To measure and scale this success, the Florida Institute for Child Welfare at Florida State University, in partnership with the Children’s Home Network and Kids Central, Inc., is actively studying these programs across the state. They are documenting the impact of peer support, mental health referrals, legal assistance, family-finding, and dedicated navigation services. These programs are on the verge of achieving a formal rating by the Title IV-E Prevention Services Clearinghouse, a designation that would unlock expanded federal funding. A permanent state legislative investment now is exactly what is needed to get them across that finish line.

The legislature should create a dedicated budget line item for kinship navigator services within the Department of Children and Families, structuring the appropriation to draw down available federal matching funds under Title IV-B of the Social Security Act and the Family First Prevention Services Act. This mechanism would multiply the impact of every state dollar invested.
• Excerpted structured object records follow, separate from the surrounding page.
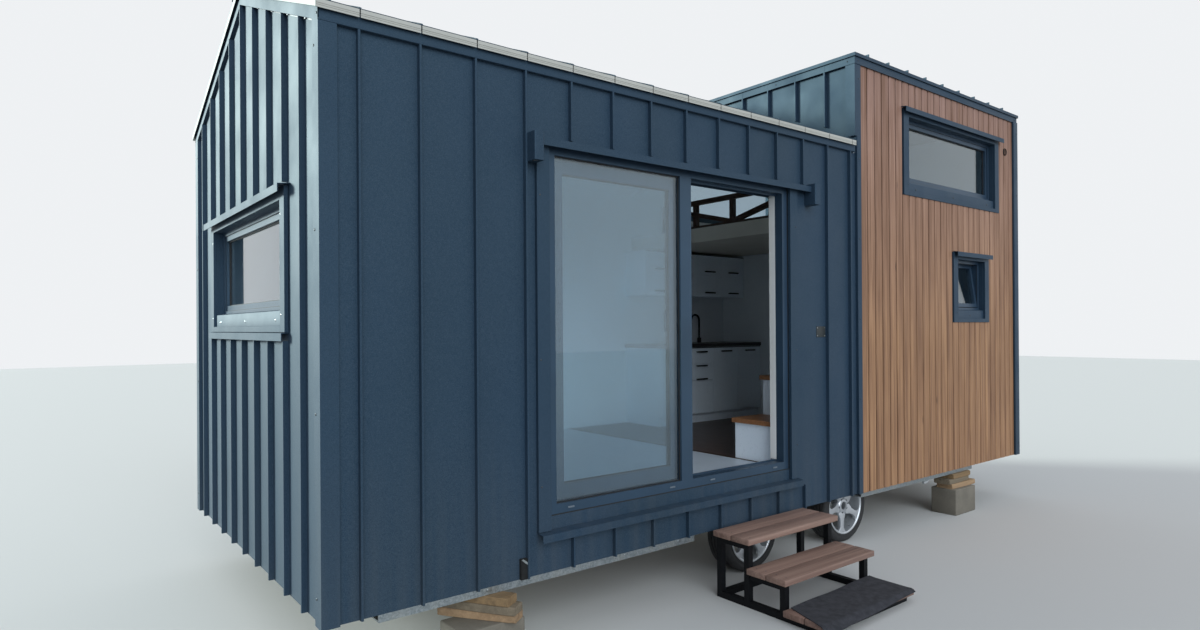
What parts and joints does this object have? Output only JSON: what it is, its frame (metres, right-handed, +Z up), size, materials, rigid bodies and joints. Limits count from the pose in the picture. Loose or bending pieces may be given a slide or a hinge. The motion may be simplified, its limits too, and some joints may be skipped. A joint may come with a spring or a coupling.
{
  "type": "tiny house",
  "caption": "Tiny house on a trailer: gable-roofed metal-clad room with a sliding glass door, a taller flat-roofed wood-clad box with a loft, and entry steps",
  "frame": {"origin": "middle of the whole outline, on the ground that the supports stand on", "axes": "+X along the length from the gable-roofed part to the flat-roofed part, the front with the door faces -Y, +Z up"},
  "size_m": [7.265, 3.9, 3.999],
  "materials": {
    "dark_cladding": "satin",
    "wood_cladding": "matte",
    "inner_wall": "matte",
    "frame_dark": "satin",
    "glass": "gloss",
    "deck_timber": "matte",
    "pale_floor": "satin",
    "dark_floor": "satin",
    "loft_paint": "matte",
    "dark_timber": "satin",
    "white_units": "satin",
    "oak_tops": "satin",
    "dark_worktop": "satin",
    "black_metal": "satin",
    "galvanised": "satin",
    "wheel_alloy": "satin",
    "tyre_rubber": "matte",
    "concrete": "matte",
    "tread_timber": "matte",
    "felt_mat": "matte"
  },
  "bodies": {
    "house": {"axles": "galvanised", "back_cladding": "dark_cladding", "back_wall": "inner_wall", "corner_trims": "dark_cladding", "cross_members": "galvanised", "door_fixed_pane": "glass", "door_frame": "frame_dark", "end_cladding": "dark_cladding", "flashings": "dark_cladding", "floor_deck": "deck_timber", "floor_kitchen": "dark_floor", "floor_living": "pale_floor", "front_cladding": "dark_cladding", "front_wall_left": "inner_wall", "front_wall_over_door": "inner_wall", "front_wall_right": "inner_wall", "gable_cladding": "dark_cladding", "gable_wall": "inner_wall", "kitchen_units": "white_units", "loft_floor": "loft_paint", "loft_guard": "dark_timber", "low_roof_back": "dark_cladding", "low_roof_front": "dark_cladding", "low_roof_trims": "dark_cladding", "opening_surrounds": "dark_cladding", "partition": "inner_wall", "ridge_cap": "dark_cladding", "roof_edge_trim": "dark_cladding", "stair_boxes": "white_units", "stair_tops": "oak_tops", "step_cladding": "dark_cladding", "step_frame": "black_metal", "step_mat": "felt_mat", "step_wall": "inner_wall", "support_blocks": "concrete", "support_planks": "deck_timber", "tall_back_boards": "wood_cladding", "tall_back_wall": "inner_wall", "tall_end_wall": "inner_wall", "tall_front_boards": "wood_cladding", "tall_front_wall": "inner_wall", "tall_roof": "dark_cladding", "tap": "black_metal", "trailer_beams": "galvanised", "treads": "tread_timber", "wall_lamps": "frame_dark", "wall_units": "white_units", "window_frames": "frame_dark", "window_panes": "glass", "worktop": "dark_worktop"},
    "sash": {"sash_frame": "frame_dark", "sash_pane": "glass"},
    "wheel_front_left": {"rim_front_left": "wheel_alloy", "tyre_front_left": "tyre_rubber"},
    "wheel_front_right": {"rim_front_right": "wheel_alloy", "tyre_front_right": "tyre_rubber"},
    "wheel_back_left": {"rim_back_left": "wheel_alloy", "tyre_back_left": "tyre_rubber"},
    "wheel_back_right": {"rim_back_right": "wheel_alloy", "tyre_back_right": "tyre_rubber"}
  },
  "joints": [
    {"name": "sash_slide", "type": "slide", "parent": "house", "child": "sash", "axis": [1, 0, 0], "range_m": [0, 1.008]},
    {"name": "wheel_front_left_turn", "type": "hinge", "parent": "house", "child": "wheel_front_left", "pos_m": [-0.4785, -0.798, 0.292], "axis": [0, 1, 0], "continuous": true},
    {"name": "wheel_front_right_turn", "type": "hinge", "parent": "house", "child": "wheel_front_right", "pos_m": [0.6885, -0.798, 0.292], "axis": [0, 1, 0], "continuous": true},
    {"name": "wheel_back_left_turn", "type": "hinge", "parent": "house", "child": "wheel_back_left", "pos_m": [-0.4785, 1.678, 0.292], "axis": [0, 1, 0], "continuous": true},
    {"name": "wheel_back_right_turn", "type": "hinge", "parent": "house", "child": "wheel_back_right", "pos_m": [0.6885, 1.678, 0.292], "axis": [0, 1, 0], "continuous": true}
  ]
}
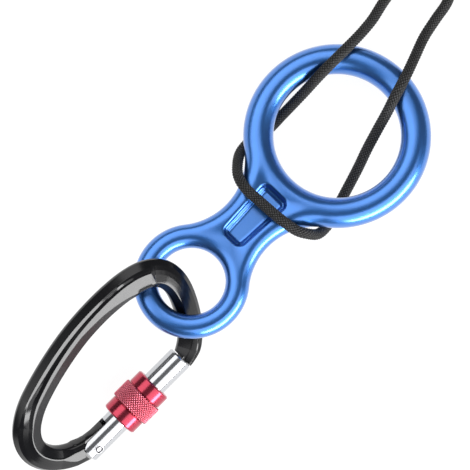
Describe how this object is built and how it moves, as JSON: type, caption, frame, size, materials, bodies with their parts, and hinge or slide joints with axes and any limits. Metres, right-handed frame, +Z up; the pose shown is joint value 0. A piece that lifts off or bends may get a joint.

Expanding and stabilizing funding while using these federal reimbursement funds strengthens access without requiring families to enter formal child welfare systems. Furthermore, the state should establish coverage requirements stipulating that a portion of these funds be directed towards rural and underserved counties, where informal kinship arrangements are most common. This is to ensure that federal matching funds translate into equitable access.

Informal kinship caregivers step in to keep families together, yet many remain outside the systems designed to support them. These families face barriers to entering care and system-wide constraints that limit access once they seek care. Addressing both requires strengthening pathways into care while improving system capacity, coordination, and responsiveness. When Florida extends support beyond formal child welfare cases and builds systems that families can realistically navigate, we will move from closing cases to sustaining families.